:: Recorded data
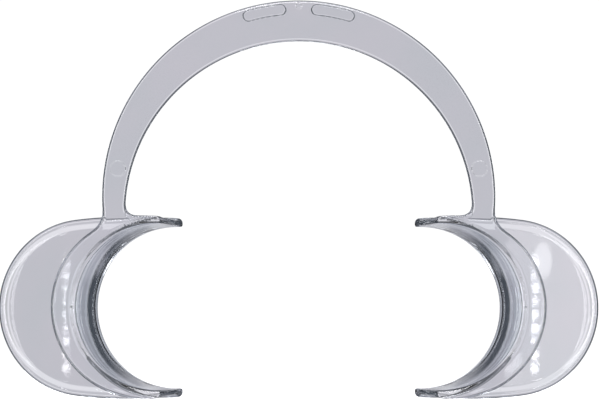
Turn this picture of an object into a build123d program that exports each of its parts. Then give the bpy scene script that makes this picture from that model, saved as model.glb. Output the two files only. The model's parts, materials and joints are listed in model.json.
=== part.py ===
from build123d import *
import math
import os

# Cheek retractor, one moulding in clear plastic.
# Millimetres. +Z up, the side that faces the dentist is -Y, x = 0 is the middle of the mouth.
# Every outline is drawn in the front view (x, z) on the right-hand side and mirrored for the left.

# ---- bow: a flat strip between two circles that do not share a centre ----
BOW_OUT_R = 46.0
BOW_OUT_Z = 47.3
BOW_IN_R = 40.6
BOW_IN_Z = 43.1
BOW_Y0 = 0.0
BOW_Y1 = 2.6

# ---- elastic pivots ----
FLEX_DEG = 36.0        # from the top of the bow
FLEX_GAP = 0.25
FLEX_SHOULDER = 0.42   # of the half width: how far the crown stops short of the pivot
TWIST_Z = 48.4         # narrowest place of the leg
TWIST_GAP = 0.2
ARM_SPLIT_Z = 66.0     # where the wide arm becomes the narrow leg

# ---- crown details ----
PAD_OUT_R = 45.2
PAD_WIDTH = 2.5
PAD_FROM_DEG = 3.9
PAD_TO_DEG = 17.2
PAD_RISE = 0.35
GATE_D = 1.6
GATE_RISE = 0.2
GATE_Z = 92.0

# ---- ejector mark on each leg ----
EJECTOR_X = 42.3
EJECTOR_Z = 53.9
EJECTOR_D = 4.0
EJECTOR_RISE = 0.12

# ---- foot of the leg, where it spreads into the front flange ----
FOOT_OUT_X = 47.7      # the outer edge runs into the flange here
FOOT_OUT_Z = 39.0
FOOT_IN_X = 36.6       # and the inner edge here
FOOT_IN_Z = 42.9
FOOT_WAIST_Z = 44.8    # half way down the foot
FOOT_WAIST_OUT = 0.1   # how far the outer edge is past the neck there
FOOT_WAIST_IN = 1.1    # and the inner edge
FOOT_ROOT = 4.0        # how far the foot's outline reaches into the flange's

# ---- front flange, outside the lips ----
FRONT_Y0 = 0.3
FRONT_T = 1.7
FRONT_X = 36.2
FRONT_Z = 21.5
FRONT_A = 21.8
FRONT_B = 21.5
FRONT_END_X = 32.4

# ---- web, the floor of the lip channel: a half ring that leans towards the middle ----
WALL = 1.5
WEB_FRONT_X = 32.6
WEB_FRONT_Z = 21.6
WEB_FRONT_R = 19.5
WEB_BACK_X = 28.4
WEB_BACK_Z = 21.45
WEB_BACK_R = 19.0
WEB_BACK_Y = 14.6
MOUTH_Y0 = -1.7        # the space inside the web is cut out from here
MOUTH_Y1 = 26.6        # to here

# ---- back flange, inside the cheek: part of an upright cylinder ----
BACK_X = 50.1
BACK_Z = 21.45
BACK_R = 20.9
BACK_HALF_HEIGHT = 21.45
BACK_TURN_DEG = 83.0
BACK_TIP_X = 27.9
BACK_T = 1.6
BACK_APEX_X = 36.0
BACK_APEX_Y = 12.2
BACK_BEND_R = 75.0
RIM_W = 1.9
RIM_PROUD = 0.35

# ---- horns ----
HORN_CUT_X = 33.6

BIG = 200.0            # larger than the object


def slab(outline, y0, y1):
    """A front-view outline (x, z) made solid between two depths."""
    return Pos(0, y1, 0) * Rot(90, 0, 0) * extrude(outline, y1 - y0)


def at_depth(outline, y):
    """A front-view outline (x, z) placed at one depth."""
    return Pos(0, y, 0) * Rot(90, 0, 0) * outline


def biggest(shape):
    """The largest solid of a shape, as a plain solid."""
    return max(shape.solids(), key=lambda solid: solid.volume)


def block(x0=-BIG, x1=BIG, y0=-BIG, y1=BIG, z0=-BIG, z1=BIG):
    """A plain box from its limits, endless where none is given."""
    middle = Pos((x0 + x1) / 2, (y0 + y1) / 2, (z0 + z1) / 2)
    return middle * Box(x1 - x0, y1 - y0, z1 - z0)


def bow_ring():
    """The whole bow in the front view, legs included."""
    outer = Pos(0, BOW_OUT_Z) * Circle(BOW_OUT_R)
    inner = Pos(0, BOW_IN_Z) * Circle(BOW_IN_R)
    upper = Pos(0, TWIST_Z + BIG / 2) * Rectangle(BIG, BIG)
    return (outer - inner) & upper


def flex_frame():
    """The pivot on the bow: its point, the half width of the strip there, the way along the arm."""
    lean = math.radians(FLEX_DEG)
    out = (math.sin(lean), math.cos(lean))
    drop = BOW_OUT_Z - BOW_IN_Z
    reach = -drop * out[1] + math.sqrt(BOW_IN_R**2 - (drop * out[0]) ** 2)
    middle = (reach + BOW_OUT_R) / 2
    half = (BOW_OUT_R - reach) / 2
    point = (out[0] * middle, BOW_OUT_Z + out[1] * middle)
    return point, half, FLEX_DEG


def beyond(point, turn, shift):
    """A big square that starts at a line across the strip and covers the arm side."""
    return Pos(point[0], point[1]) * Rot(0, 0, -turn) * Pos(shift + BIG / 2, 0) * Rectangle(BIG, BIG)


def crown():
    """Middle of the bow, hollowed at each end to take the round end of an arm."""
    point, half, turn = flex_frame()
    outline = bow_ring() - beyond(point, turn, -FLEX_SHOULDER * half)
    outline -= Pos(*point) * Circle(half + FLEX_GAP)
    other = mirror(beyond(point, turn, -FLEX_SHOULDER * half), about=Plane.YZ)
    outline -= other
    outline -= Pos(-point[0], point[1]) * Circle(half + FLEX_GAP)
    return biggest(slab(outline, BOW_Y0, BOW_Y1))


def arm():
    """Right arm of the bow: a round end on the pivot, then the strip down to the neck."""
    point, half, turn = flex_frame()
    strip = bow_ring() & beyond(point, turn, 0.0)
    strip &= Pos(BIG / 2, 0) * Rectangle(BIG, 2 * BIG)
    outline = strip + Pos(*point) * Circle(half)
    body = slab(outline, BOW_Y0, BOW_Y1)
    body -= block(z1=TWIST_Z + TWIST_GAP / 2)
    return biggest(body)


def grip_pad():
    """Raised curved bar near the outer edge of the crown."""
    middle_r = PAD_OUT_R - PAD_WIDTH / 2
    trim = math.degrees(PAD_WIDTH / 2 / middle_r)
    path = CenterArc((0, BOW_OUT_Z), middle_r, 90 - PAD_TO_DEG + trim, PAD_TO_DEG - PAD_FROM_DEG - 2 * trim)
    return slab(SlotArc(path, PAD_WIDTH), BOW_Y0 - PAD_RISE, BOW_Y0)


def gate_mark():
    """Low round stub left by the gate."""
    return slab(Pos(0, GATE_Z) * Circle(GATE_D / 2), BOW_Y0 - GATE_RISE, BOW_Y0)


def ejector_mark():
    """Low round witness mark of an ejector pin."""
    return slab(Pos(EJECTOR_X, EJECTOR_Z) * Circle(EJECTOR_D / 2), BOW_Y0 - EJECTOR_RISE, BOW_Y0)


def front_oval():
    """Outer outline of the front flange."""
    return Pos(FRONT_X, FRONT_Z) * Ellipse(FRONT_A, FRONT_B)


def arm_foot():
    """The leg spreading into the front flange."""
    top = TWIST_Z - TWIST_GAP / 2
    out_x = math.sqrt(BOW_OUT_R**2 - (BOW_OUT_Z - top) ** 2)
    in_x = math.sqrt(BOW_IN_R**2 - (top - BOW_IN_Z) ** 2)
    neck_out = (out_x, top)
    neck_in = (in_x, top)
    waist_out = (out_x + FOOT_WAIST_OUT, FOOT_WAIST_Z)
    waist_in = (in_x - FOOT_WAIST_IN, FOOT_WAIST_Z)
    low_out = (FOOT_OUT_X, FOOT_OUT_Z)
    low_in = (FOOT_IN_X, FOOT_IN_Z)
    outside = Spline(neck_out, waist_out, low_out)
    inside = Spline(low_in, waist_in, neck_in, tangents=[(1, 0), (0, 1)])
    root_out = (FOOT_OUT_X - FOOT_ROOT, FOOT_OUT_Z - FOOT_ROOT)
    root_in = (FOOT_IN_X, FOOT_IN_Z - FOOT_ROOT)
    base = Polyline(low_out, root_out, root_in, low_in)
    outline = make_face(Curve() + [outside, base, inside, Line(neck_in, neck_out)])
    outline -= front_oval()
    return biggest(slab(outline, BOW_Y0, BOW_Y1))


def half_ring(x, z, r_in):
    """Half-ring outline, open towards the middle of the mouth, with round ends."""
    outer = CenterArc((x, z), r_in + WALL, -90, 180)
    inner = CenterArc((x, z), r_in, -90, 180)
    mid = r_in + WALL / 2
    low = ThreePointArc(outer @ 0, (x - WALL / 2, z - mid), inner @ 0)
    high = ThreePointArc(outer @ 1, (x - WALL / 2, z + mid), inner @ 1)
    return make_face(Curve() + [outer, high, inner, low])


def web_whole():
    """The leaning half ring, from the front flange to behind the back flange's front face."""
    front = at_depth(half_ring(WEB_FRONT_X, WEB_FRONT_Z, WEB_FRONT_R), FRONT_Y0)
    back = at_depth(half_ring(WEB_BACK_X, WEB_BACK_Z, WEB_BACK_R), WEB_BACK_Y)
    return loft([front.face(), back.face()])


def mouth_void():
    """The leaning round space inside the web."""
    lean_x = (WEB_BACK_X - WEB_FRONT_X) / (WEB_BACK_Y - FRONT_Y0)
    lean_z = (WEB_BACK_Z - WEB_FRONT_Z) / (WEB_BACK_Y - FRONT_Y0)
    lean_r = (WEB_BACK_R - WEB_FRONT_R) / (WEB_BACK_Y - FRONT_Y0)
    faces = []
    for y in (MOUTH_Y0, MOUTH_Y1):
        step = y - FRONT_Y0
        spot = Pos(WEB_FRONT_X + lean_x * step, WEB_FRONT_Z + lean_z * step)
        faces.append(at_depth(spot * Circle(WEB_FRONT_R + lean_r * step), y).face())
    return loft(faces)


def front_flange(void):
    """Crescent plate in front of the lips."""
    outline = front_oval() & Pos(FRONT_END_X + BIG / 2, 0) * Rectangle(BIG, BIG)
    body = slab(outline, FRONT_Y0, FRONT_Y0 + FRONT_T) - void
    return biggest(body)


def back_outline():
    """Outer outline of the back flange: a round outer end and long, nearly level edges to the tips."""
    across = math.cos(math.radians(BACK_TURN_DEG))
    up = math.sin(math.radians(BACK_TURN_DEG))
    edge_r = (BACK_HALF_HEIGHT - BACK_R * up) / (1 - up)
    edge_x = BACK_X - (edge_r - BACK_R) * across
    edge_drop = edge_r - BACK_HALF_HEIGHT
    tip_rise = math.sqrt(edge_r**2 - (edge_x - BACK_TIP_X) ** 2) - edge_drop
    sides = []
    for way in (1, -1):
        corner = (BACK_X + BACK_R * across, BACK_Z + way * BACK_R * up)
        crest = (edge_x, BACK_Z + way * BACK_HALF_HEIGHT)
        tip = (BACK_TIP_X, BACK_Z + way * tip_rise)
        sides.append(ThreePointArc(corner, crest, tip))
    round_end = CenterArc((BACK_X, BACK_Z), BACK_R, -BACK_TURN_DEG, 2 * BACK_TURN_DEG)
    return make_face(Curve() + [round_end] + sides + [Line(sides[0] @ 1, sides[1] @ 1)])


def bent_layer(front_shift, back_shift):
    """Upright cylindrical layer that the back flange is cut from."""
    axis = Pos(BACK_APEX_X, BACK_APEX_Y + BACK_BEND_R, BACK_Z)
    outer = axis * Cylinder(BACK_BEND_R + front_shift, BIG)
    inner = axis * Cylinder(BACK_BEND_R - BACK_T - back_shift, BIG)
    near = block(x0=0, y1=BACK_APEX_Y + BACK_BEND_R / 2)
    return (outer - inner) & near


def back_plate(void, outline, front_shift=0.0, back_shift=0.0):
    """A back-flange outline cut out of the bent layer, less the space inside the web."""
    body = slab(outline, 0, BIG) & bent_layer(front_shift, back_shift)
    mouth = block(x1=WEB_BACK_X, z0=BACK_Z - WEB_BACK_R, z1=BACK_Z + WEB_BACK_R)
    return body - void - mouth


def cheek_pieces():
    """All the regions of the right-hand holder, by name."""
    void = mouth_void()
    outline = back_outline()
    inside = offset(outline, amount=-RIM_W)
    flange = front_flange(void)
    behind_bend = Pos(BACK_APEX_X, BACK_APEX_Y + BACK_BEND_R, BACK_Z) * Cylinder(BACK_BEND_R, BIG)
    web = web_whole() - flange - behind_bend
    rim = back_plate(void, outline - inside, RIM_PROUD, RIM_PROUD) - web
    plate = back_plate(void, inside) - rim
    side = block(x0=HORN_CUT_X)
    upper = block(x1=HORN_CUT_X, z0=BACK_Z)
    lower = block(x1=HORN_CUT_X, z1=BACK_Z)
    together = web + rim + plate
    return {
        "front_flange": flange,
        "lip_channel_web": biggest(web & side),
        "back_flange": biggest(plate & side),
        "back_flange_rim": biggest(rim & side),
        "upper_horn": biggest(together & upper),
        "lower_horn": biggest(together & lower),
    }


def middle_depth():
    """Half way between the front of the grip pads and the rearmost point of the rim."""
    reach = BACK_X + BACK_R - BACK_APEX_X
    rear_r = BACK_BEND_R - BACK_T - RIM_PROUD
    rear = BACK_APEX_Y + BACK_BEND_R - math.sqrt(rear_r**2 - reach**2)
    return (rear + BOW_Y0 - PAD_RISE) / 2


def build():
    """Every node by name, with y = 0 half way through the depth."""
    nodes = {"crown": crown(), "gate_mark": gate_mark()}
    whole_arm = arm()
    right = {
        "grip_pad": grip_pad(),
        "bow_arm": (whole_arm & block(z0=ARM_SPLIT_Z)).solid(),
        "leg": (whole_arm & block(z1=ARM_SPLIT_Z)).solid(),
        "ejector_mark": ejector_mark(),
        "arm_foot": arm_foot(),
    }
    right.update(cheek_pieces())
    for name, shape in right.items():
        nodes["right_" + name] = shape
        nodes["left_" + name] = mirror(shape, about=Plane.YZ)
    shift = Pos(0, -middle_depth(), 0)
    return {name: shift * shape for name, shape in nodes.items()}


os.makedirs("parts", exist_ok=True)
for node, shape in build().items():
    export_step(shape, "parts/" + node + ".step")
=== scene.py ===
"""Looks of the clear cheek retractor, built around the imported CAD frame.

The object is one moulding, so its skin is one smooth surface. It is written as a signed distance
(negative inside the plastic) in millimetres, drawn as a mesh, and cut into pieces where it bends.
Only the right-hand half is worked out: the left is its mirror image.
"""

import json
import math

import bpy
import numpy as np
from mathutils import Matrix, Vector


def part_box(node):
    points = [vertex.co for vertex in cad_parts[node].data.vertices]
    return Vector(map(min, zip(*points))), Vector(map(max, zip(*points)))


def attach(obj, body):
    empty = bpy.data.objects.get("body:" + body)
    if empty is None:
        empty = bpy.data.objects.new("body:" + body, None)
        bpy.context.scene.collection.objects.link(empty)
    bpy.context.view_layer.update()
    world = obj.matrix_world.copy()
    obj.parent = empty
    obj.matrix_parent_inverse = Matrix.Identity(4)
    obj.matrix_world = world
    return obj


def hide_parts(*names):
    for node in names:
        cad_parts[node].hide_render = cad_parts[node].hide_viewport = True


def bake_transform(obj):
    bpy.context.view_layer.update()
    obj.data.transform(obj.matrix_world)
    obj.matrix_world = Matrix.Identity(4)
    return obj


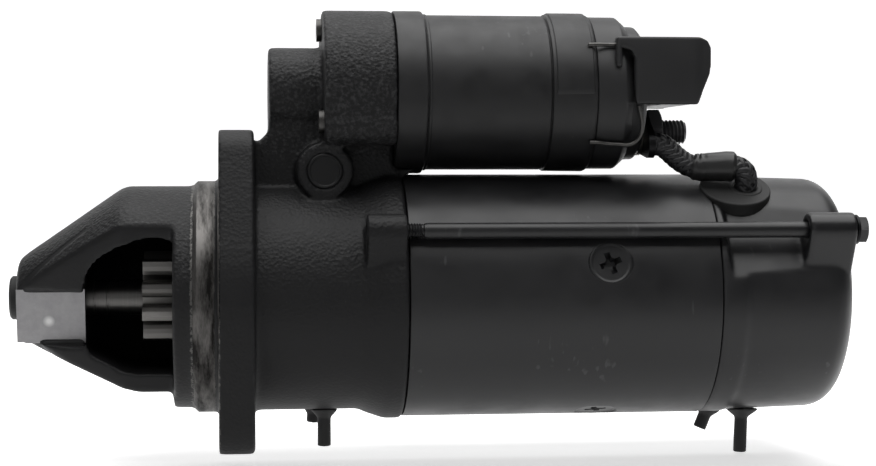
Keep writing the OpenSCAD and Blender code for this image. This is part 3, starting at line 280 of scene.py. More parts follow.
::::
What you have to do:
Your output should consist solely of the lines from the beginning of the entries through the line containing "EJECTOR_RISE = 0.12", reproduced exactly.

Final answer:
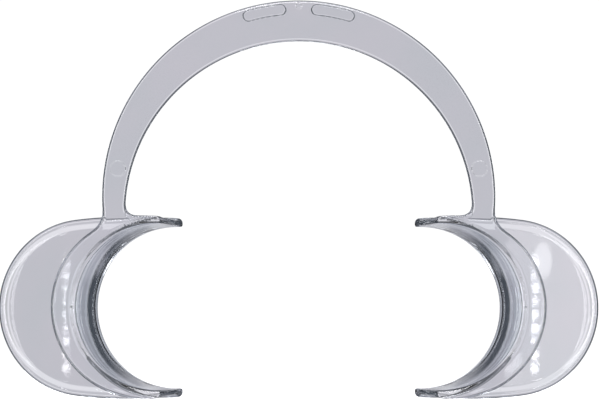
Turn this picture of an object into a build123d program that exports each of its parts. Then give the bpy scene script that makes this picture from that model, saved as model.glb. Output the two files only. The model's parts, materials and joints are listed in model.json.
=== part.py ===
from build123d import *
import math
import os

# Cheek retractor, one moulding in clear plastic.
# Millimetres. +Z up, the side that faces the dentist is -Y, x = 0 is the middle of the mouth.
# Every outline is drawn in the front view (x, z) on the right-hand side and mirrored for the left.

# ---- bow: a flat strip between two circles that do not share a centre ----
BOW_OUT_R = 46.0
BOW_OUT_Z = 47.3
BOW_IN_R = 40.6
BOW_IN_Z = 43.1
BOW_Y0 = 0.0
BOW_Y1 = 2.6

# ---- elastic pivots ----
FLEX_DEG = 36.0        # from the top of the bow
FLEX_GAP = 0.25
FLEX_SHOULDER = 0.42   # of the half width: how far the crown stops short of the pivot
TWIST_Z = 48.4         # narrowest place of the leg
TWIST_GAP = 0.2
ARM_SPLIT_Z = 66.0     # where the wide arm becomes the narrow leg

# ---- crown details ----
PAD_OUT_R = 45.2
PAD_WIDTH = 2.5
PAD_FROM_DEG = 3.9
PAD_TO_DEG = 17.2
PAD_RISE = 0.35
GATE_D = 1.6
GATE_RISE = 0.2
GATE_Z = 92.0

# ---- ejector mark on each leg ----
EJECTOR_X = 42.3
EJECTOR_Z = 53.9
EJECTOR_D = 4.0
EJECTOR_RISE = 0.12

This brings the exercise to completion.